IF you keep your eyes open around the Forest you'll see some curiously shaped little buildings.
Usually made of Forest stone with the top few feet built up of brick, with a single pitched roof of corrugated iron, or pan-tiles, these are old pig sties. When these little garden structures were no longer needed for their original purpose, rather than knock them down, many Foresters simply converted them to another use. With a few second-hand bricks or maybe some concrete blocks the rooflines were raised, a door was put on and people had a garden shed, workshop or summer-house.

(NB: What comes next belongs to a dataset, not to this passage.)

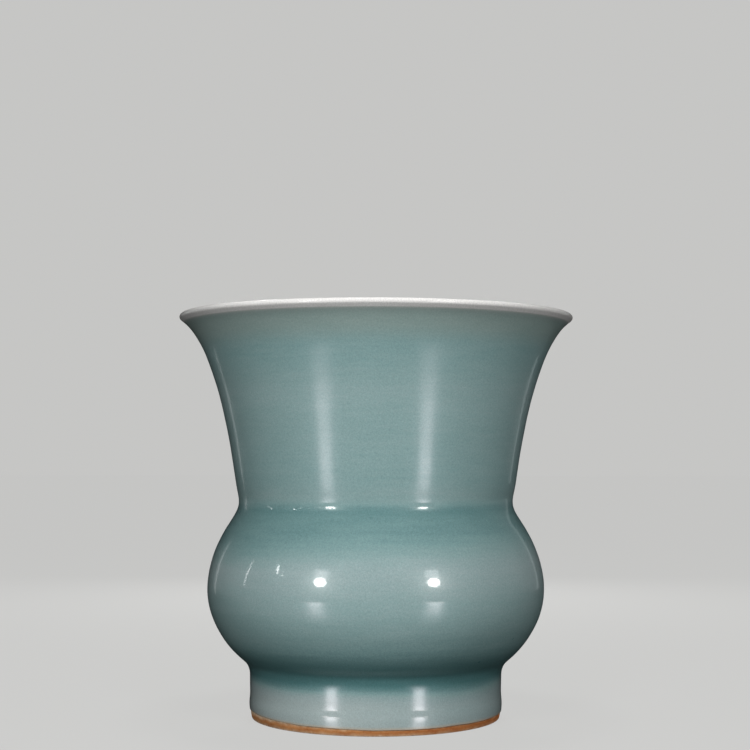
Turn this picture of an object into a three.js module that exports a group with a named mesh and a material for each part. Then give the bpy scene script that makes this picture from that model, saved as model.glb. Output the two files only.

Most Foresters, by nature, know all about 'regeneration.' Foresters know that 'regeneration' means adapting and re-using what's already there, unlike some of the bodies operating locally who seem to think that 'regeneration' means 'out with the old and in with the new.'
The South West Regional Development Agency – surely the quintessential QUANGO if ever there was one – based in some remote office, have decided that rather than re-use the pit-head baths building at Princess Royal, they'll just bulldoze it into the ground, to replace it with some anonymous industrial estate.
The RDA with planning permission from our beloved District Council seem to think that more industrial estates are needed to provide much wanted jobs in the Forest.
Unemployment here is around 1,000 and natural population growth is close to zero. Surely those 1,000 or so jobs could be created at Vantage Point or the former SCA site? If the RDA are dead set on building industrial units at the site, why not build them around the old building? Refurbished, it would be a fitting centrepiece to the site – officers of The Royal Forest of Dean Business Centre perhaps?
The latest edition of Pevsner – the 'bible' of important British buildings – lists Princess Royal. If the people who put together this guide can see the importance of the building why can't FODDC, SWRDA or our local MP?
This building is a physical embodiment of our Forest cultural heritage, of which all Foresters – both in-comers and those born and bred, should all be rightly proud. A statue or plaque is not enough – this building must be saved. – Jason Griffiths, The Cottage, The Bourts, Lydbrook.